- WHAT TO DO: Wherever the word "this" appears in a line, extract that line.

____

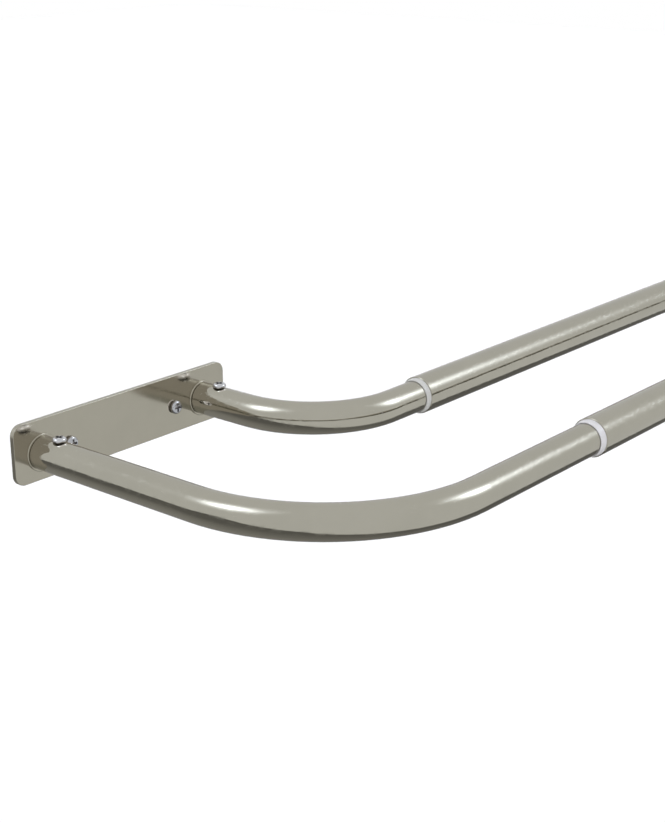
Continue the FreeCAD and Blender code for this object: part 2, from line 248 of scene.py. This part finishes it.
# Dark card: it lies over the floor below and behind the poles, out of the camera's sight.
darkCard = {
    "height": -1.1,
    "frontEdge": -0.775,            # along Y
    "frontHalfWidth": 1.35,
    "backEdge": 4.1,
    "sideSlope": 0.45,              # how far an edge goes back for each metre out to a side
    "softness": 0.09,
    "colour": (1.0, 0.98, 0.94),
    "brightPlace": (0.1, 0.9),      # the card gets darker from here, to the sides and to the front
    "brightLevel": 0.45,
    "darkLevel": 0.22,
    "levelSpan": (0.2, 1.75),       # metres from the bright place
    "margin": 0.5,
}


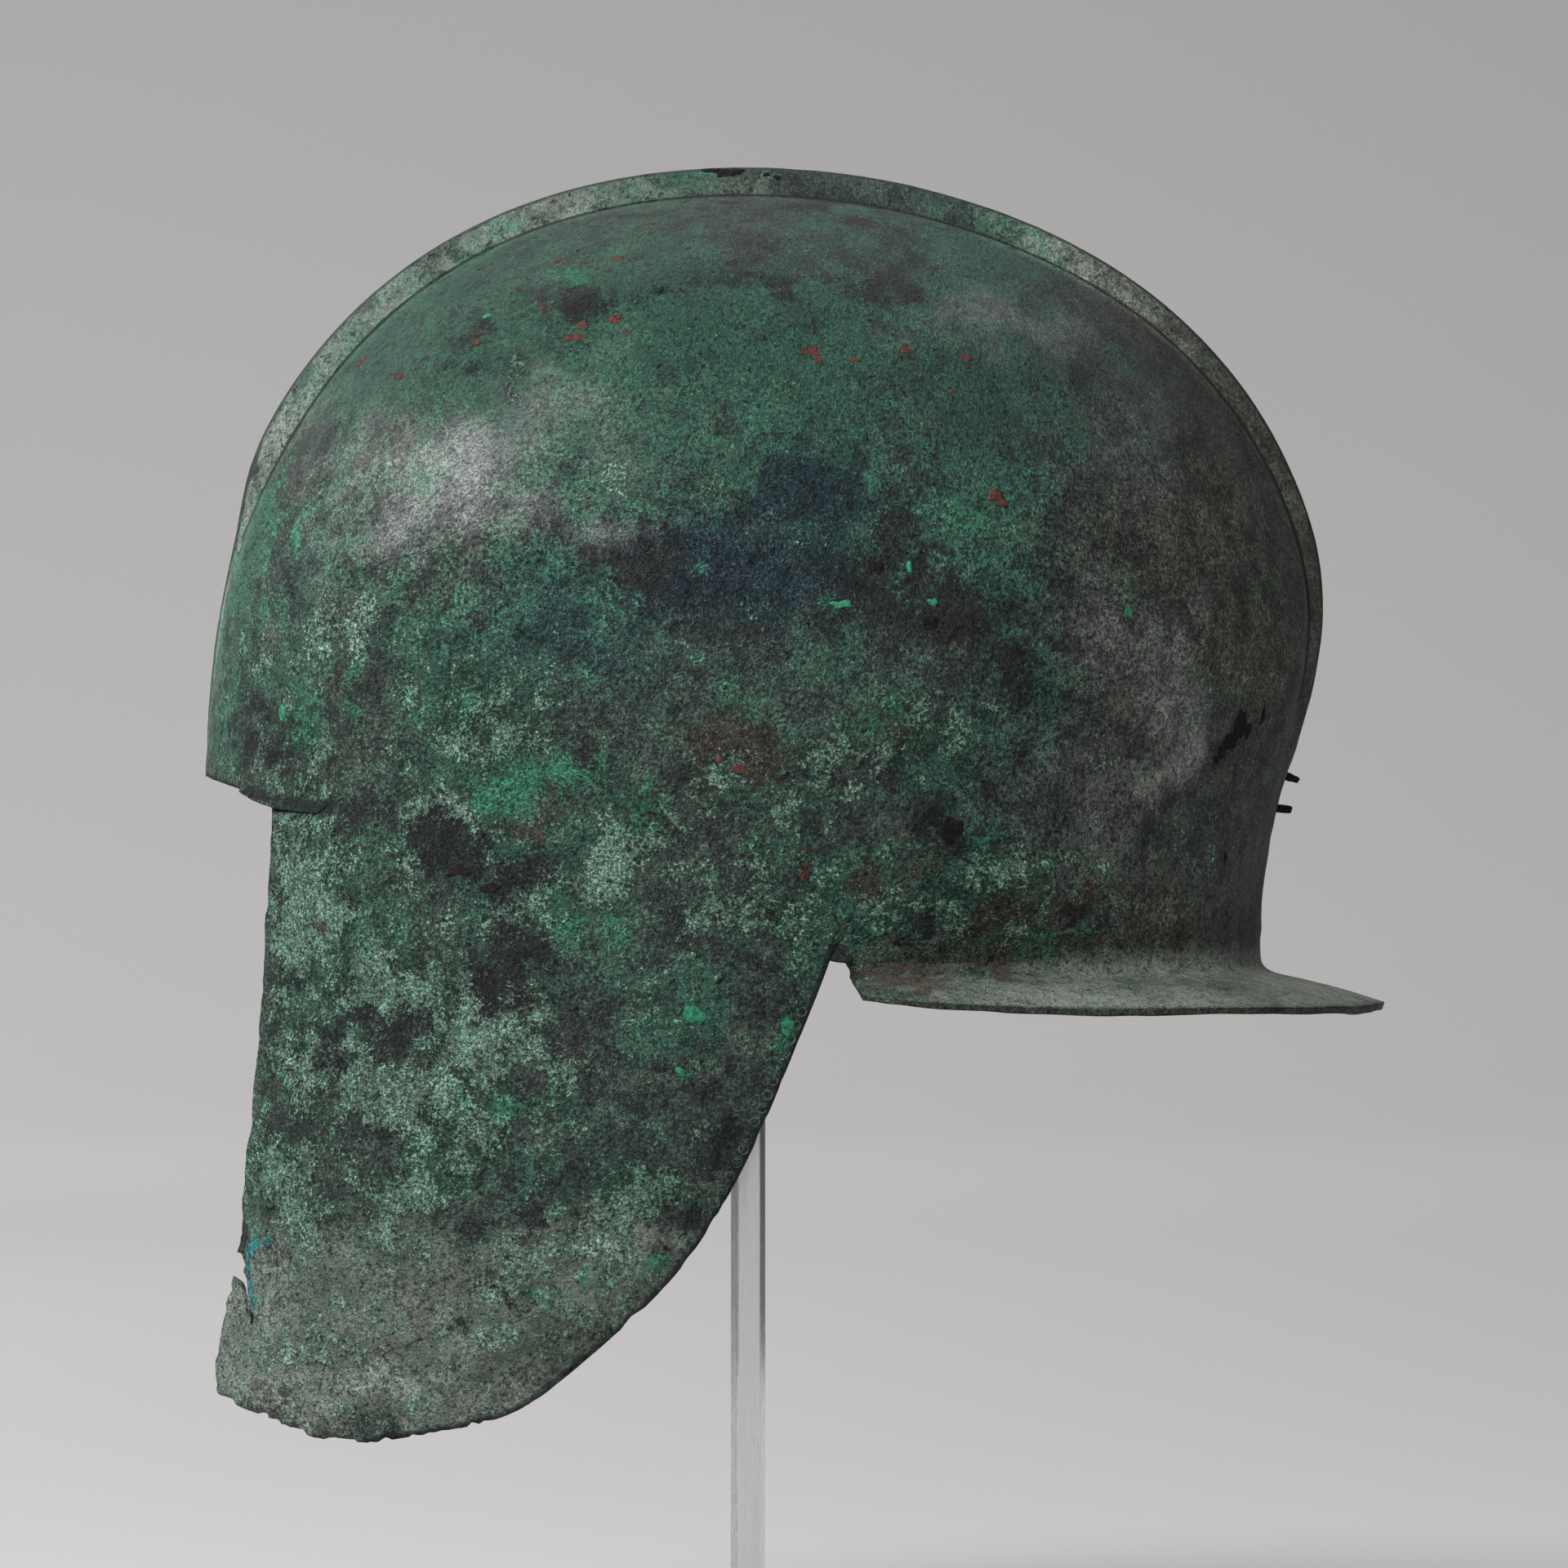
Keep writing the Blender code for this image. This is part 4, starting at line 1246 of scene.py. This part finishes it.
def makeHairlines(helmet):
    look = hairlines
    tree = surfaceTree(helmet)
    picker = random.Random(look["seed"])
    steps, waver = look["stepsPerStretch"], look["waver"]
    pieces = []
    for thick, *line in look["lines"]:
        corners = []
        for a, b in zip(line, line[1:]):
            for i in range(steps):
                place = [p + (q - p) * i / steps for p, q in zip(a, b)]
                hit = photoHit(tree, *(each + picker.uniform(-waver, waver) for each in place))
                if hit and hit[0].y < 0:
                    corners.append(hit[0] - hit[1] * thick * look["sunk"])
        mesh = bpy.data.meshes.new("hairline")
        mesh.from_pydata(corners, [(i, i + 1) for i in range(len(corners) - 1)], [])
        piece = bpy.data.objects.new("hairline", mesh)
        bpy.context.scene.collection.objects.link(piece)
        only(piece)
        bpy.ops.object.convert(target="CURVE")
        piece.data.bevel_depth = thick
        piece.data.bevel_resolution = 1
        piece.data.use_fill_caps = True
        bpy.ops.object.convert(target="MESH")
        pieces.append(piece)
    joined = joinAs("patina_hairlines_and_lip_shadows", pieces)
    shadeSmooth(joined)
    print("hairlines", len(joined.data.polygons), "faces")
    return joined


# Flakes and blisters: small flat lumps that lie on the sheet
flakes = {
    "height": 0.00016,
    "apart": 60,  # photo pixels that a spot is moved by on the side that isn't seen
    "wobble": 0.55,
    "rayFrom": 0.004,
    "rayReach": 0.012,
    # photo x, y, reach across, reach down
    "cuprite": (
        (993, 430, 13, 7), (1003, 441, 7, 6), (1044, 441, 7, 5), (1108, 428, 7, 6),
        (1184, 438, 7, 5), (1219, 607, 11, 9), (1228, 616, 7, 6), (1166, 479, 4, 3),
        (664, 376, 7, 5), (754, 391, 9, 7), (713, 398, 6, 5), (706, 413, 13, 5), (640, 386, 4, 3),
        (685, 320, 8, 4), (757, 316, 8, 6), (797, 274, 9, 3), (798, 285, 6, 2), (584, 419, 6, 5),
        (588, 407, 4, 6), (489, 461, 8, 6), (478, 458, 4, 3), (443, 442, 8, 9), (633, 353, 5, 3),
        (587, 329, 5, 3), (985, 1071, 7, 6), (986, 1060, 4, 3), (986, 1040, 4, 3), (766, 405, 5, 3),
        (905, 942, 9, 5), (880, 930, 6, 4),
    ),
    "vivid": (
        (850, 1243, 12, 10), (833, 1312, 6, 6), (1032, 740, 14, 5), (1141, 737, 7, 5),
        (1114, 695, 3, 9), (966, 1257, 8, 11), (596, 387, 7, 4), (1383, 750, 6, 6),
        (345, 872, 6, 9), (1033, 1123, 3, 3),
    ),
    "turquoise": (
        (302, 1530, 2, 5), (303, 1543, 2.5, 7), (304, 1556, 2, 8), (306, 1570, 3, 8),
        (308, 1585, 2.5, 8), (310, 1598, 3, 7), (312, 1610, 2, 5), (306, 1538, 1.5, 3),
        (309, 1563, 1.5, 4), (313, 1592, 1.5, 4),
    ),
    "scab": (
        (1519, 888, 13, 22), (1506, 908, 16, 11), (1496, 921, 10, 8), (1489, 930, 6, 6),
        (1528, 896, 10, 10), (1546, 878, 5, 11), (1140, 760, 10, 7), (1074, 694, 9, 8),
        (560, 1066, 18, 7), (600, 1088, 12, 6), (872, 208, 14, 5), (890, 212, 16, 7),
        (903, 209, 8, 4), (938, 214, 4, 3), (952, 217, 5, 3), (309, 1614, 3, 8),
        (1165, 1016, 14, 16), (1500, 1050, 4, 7),
    ),
}
blisters = {
    "count": 520,
    "reach": (0.00035, 0.00130),
    "height": (0.00012, 0.00034),
    "oval": (0.5, 1.0),
    "leastFace": 1.2e-6,
    "leastFacing": 0.6,
    "crestAbove": 0.2,
    # none on the flange, and fewer above this level
    "flange": (0.02, 0.175),
    "bowlAbove": 0.20,
    "bowlShare": 0.35,
    "crustier": 0.25,
    "seed": 77,
}


def layFlake(tree, first, place, normal, across, down, height, picker):
    level = Vector((0, 0, 1)).cross(normal)
    level = level.normalized() if level.length > 0.05 else Vector((1, 0, 0))
    upward = normal.cross(level)
    flake = first.copy()
    flake.data = first.data.copy()
    bpy.context.scene.collection.objects.link(flake)
    seed = picker.uniform(0, 50)
    for vertex in flake.data.vertices:
        u, v, w = vertex.co
        wobble = 1 + flakes["wobble"] * noise.noise(Vector((u * 1.5 + seed, v * 1.5, seed)))
        aim = place + level * (u * across * wobble) + upward * (v * down * wobble)
        hit = rayHit(tree, aim + normal * flakes["rayFrom"], -normal, flakes["rayReach"])
        vertex.co = (hit[0] if hit else aim) + normal * (w * height)
    return flake


def joinFlakes(pieces, name):
    joined = joinAs(name, pieces)
    keepInside(joined, verticesOf(joined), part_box("helmet_shell"))
    shadeSmooth(joined)
    print(name, len(pieces), "pieces")
    return joined


def makeFlakes(helmet, kind):
    tree = surfaceTree(helmet)
    picker = random.Random(len(flakes[kind]))
    apart = flakes["apart"]
    bpy.ops.mesh.primitive_ico_sphere_add(subdivisions=3, radius=1)
    first = bpy.context.object
    pieces = []
    for x, y, across, down in flakes[kind]:
        for side in (-1, 1):
            if side == 1:
                x, y = (each + picker.uniform(-apart, apart) for each in (x, y))
            hit = photoHit(tree, x, y, side)
            if hit and hit[0].y * side >= 0.01:
                size = (across * pixel, down * pixel, flakes["height"])
                pieces.append(layFlake(tree, first, *hit, *size, picker))
    bpy.data.objects.remove(first)
    return joinFlakes(pieces, kind + "_flakes")


def makeBlisters(helmet):
    look = blisters
    tree = surfaceTree(helmet)
    picker = random.Random(look["seed"])
    bpy.ops.mesh.primitive_uv_sphere_add(segments=8, ring_count=5, radius=1)
    first = bpy.context.object
    faces = helmet.data.polygons
    flangeFrom, flangeBelow = look["flange"]
    pieces = []
    while len(pieces) < look["count"]:
        face = faces[picker.randrange(len(faces))]
        place, normal = face.center, face.normal
        facing = normal.dot(Vector(outwardAt(np.array([place]))[0]))
        onCrest = abs(place.y) < helmetLook["crestReach"] and place.z > look["crestAbove"]
        if facing < look["leastFacing"] or face.area < look["leastFace"] or onCrest:
            continue
        if place.x > flangeFrom and place.z < flangeBelow:
            continue
        if picker.random() > (1.0 if place.z < look["bowlAbove"] else look["bowlShare"]):
            continue
        share = picker.uniform(0, 1) ** 2
        across, height = (
            low + (high - low) * share for low, high in (look["reach"], look["height"])
        )
        down = across * picker.uniform(*look["oval"])
        pieces.append(layFlake(tree, first, place, normal, across, down, height, picker))
    bpy.data.objects.remove(first)
    joined = joinFlakes(pieces, "crust_blisters")
    takePatina(joined, helmet, look["crustier"])
    return joined


# Webs: the sheet's torn remainder set back in the notch behind each cheekpiece
web = {
    # photo places of its corners, and how far beside them the sheet is met
    "places": ((1010, 1132), (1044, 1176)),
    "beside": (-4, 10),
    "thick": 0.0016,
    "setBack": 0.0020,
    "cuts": 5,
    "slant": 0.0008,
    "rough": (0.00030, 0.0016, 3, 50),  # depth, size, octaves, first seed
}


def makeWebs(helmet):
    tree = surfaceTree(helmet)
    (x0, y0), (x1, y1) = web["places"]
    near = zip((x0, x1), web["beside"])
    first, second = (photoHit(tree, x + beside, y0)[0] for x, beside in near)
    middle = (first + second) / 2
    slope = (second.y - first.y) / (second.x - first.x)
    scale = pixel * (camera["distance"] + middle.y) / camera["distance"]
    left, right = (camera["place"][0] + (x - middlePixel) * scale for x in (x0, x1))
    upper, lower = (camera["place"][1] - (y - middlePixel) * scale for y in (y0, y1))
    depth, size, octaves, seed = web["rough"]
    pieces = []
    for side in (-1, 1):
        y = side * (abs(middle.y) - web["setBack"])
        place = ((left + right) / 2, y, (lower + upper) / 2)
        bpy.ops.mesh.primitive_cube_add(size=1, location=place)
        plate = bpy.context.object
        plate.scale = (right - left, web["thick"], upper - lower)
        bpy.ops.object.transform_apply(location=True, rotation=True, scale=True)
        editMode(plate)
        bpy.ops.mesh.subdivide(number_cuts=web["cuts"])
        objectMode()
        points = verticesOf(plate)
        points[:, 1] += -side * slope * (points[:, 0] - middle.x)
        foot = smoothStep(upper, lower, points[:, 2])
        points[:, 2] -= web["slant"] * foot * (points[:, 0] - left) / (right - left)
        shifts = [fractalAt(points, size, octaves, seed + i) for i in range(3)]
        putVertices(plate, points + depth * np.stack(shifts, axis=1))
        pieces.append(plate)
    joined = joinAs("notch_webs", pieces)
    editMode(joined)
    bpy.ops.mesh.normals_make_consistent(inside=False)
    objectMode()
    shadeSmooth(joined)
    print("webs", len(joined.data.polygons), "faces")
    return joined


# Pins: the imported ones, roughened
pinLook = {
    "levels": 2,
    "crease": 0.6,
    "rimAngle": 60,
    "rough": (0.00034, 0.0011, 3, 41),  # depth, size, octaves, seed
    "less": 0.3,
    "proud": (0.1045, 0.1060),  # only the ends outside the sheet are rough
}


def makePin(name, newName):
    look = pinLook
    piece = copyNode(name, newName)
    creaseAndSmooth(piece, look)
    points = verticesOf(piece)
    normals = verticesOf(piece, "normal")
    depth, *cloud = look["rough"]
    rough = depth * (fractalAt(points, *cloud) - look["less"])
    rough *= smoothStep(*look["proud"], points[:, 0])
    keepInside(piece, points + normals * rough[:, None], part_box(name))
    shadeSmooth(piece)
    return piece


def dress(piece, material, slot, *replaced):
    piece.data.materials.clear()
    piece.data.materials.append(material)
    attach(piece, "root")
    if replaced:
        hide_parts(*replaced)


makeCamera()
makeStudio()
helmet = makeHelmet()
grain = grainGroup()
bronze = bronzeMaterial(grain, raggedGroup())
dress(helmet, bronze, "bronze", "helmet_shell")
dress(makeRings(helmet), crustMaterial("ring_crust", grain), "bronze")
seamAndShadowMaterial = crustMaterial("seam_crust_and_lip_shadows", grain)
dress(makeHairlines(helmet), seamAndShadowMaterial, "bronze")
dress(makeBlisters(helmet), bronze, "bronze")
for kind, crust in (
    ("cuprite", "cuprite_spots"),
    ("vivid", "malachite_spots"),
    ("scab", "dark_scabs"),
    ("turquoise", "turquoise_spots"),
):
    dress(makeFlakes(helmet, kind), crustMaterial(crust, grain), "bronze")
dress(makeWebs(helmet), seamAndShadowMaterial, "bronze")
pinMaterial = crustMaterial("dark_pin", grain)
dress(makePin("crest_pin_upper", "pin_upper"), pinMaterial, "pin_bronze", "crest_pin_upper")
dress(makePin("crest_pin_lower", "pin_lower"), pinMaterial, "pin_bronze", "crest_pin_lower")
frosted = acrylicMaterial("frosted")
setMaterial(cadNodes["stand_post"], acrylicMaterial("clear"))
setMaterial(cadNodes["stand_base"], frosted)
setMaterial(cadNodes["stand_pad"], frosted)
print("materials ready")
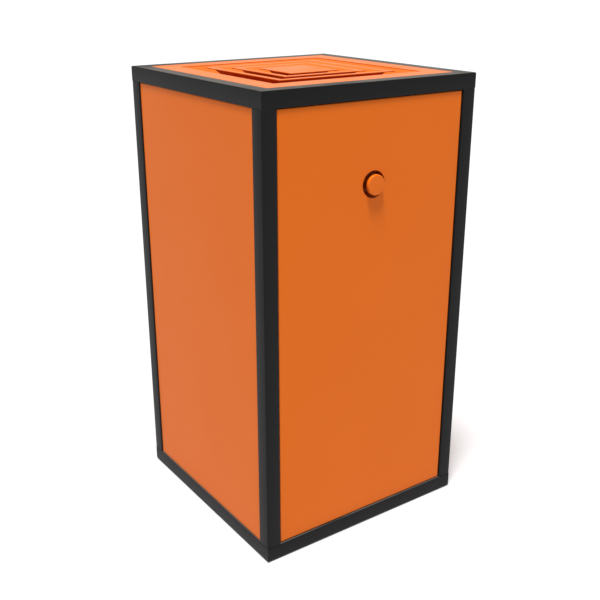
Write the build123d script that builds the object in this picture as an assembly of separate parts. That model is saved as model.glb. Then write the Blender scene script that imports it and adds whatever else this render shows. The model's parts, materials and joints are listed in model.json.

____

- WORKED ANSWER:
Continue the FreeCAD and Blender code for this object: part 2, from line 248 of scene.py. This part finishes it.
Keep writing the Blender code for this image. This is part 4, starting at line 1246 of scene.py. This part finishes it.
    # none on the flange, and fewer above this level
Write the build123d script that builds the object in this picture as an assembly of separate parts. That model is saved as model.glb. Then write the Blender scene script that imports it and adds whatever else this render shows. The model's parts, materials and joints are listed in model.json.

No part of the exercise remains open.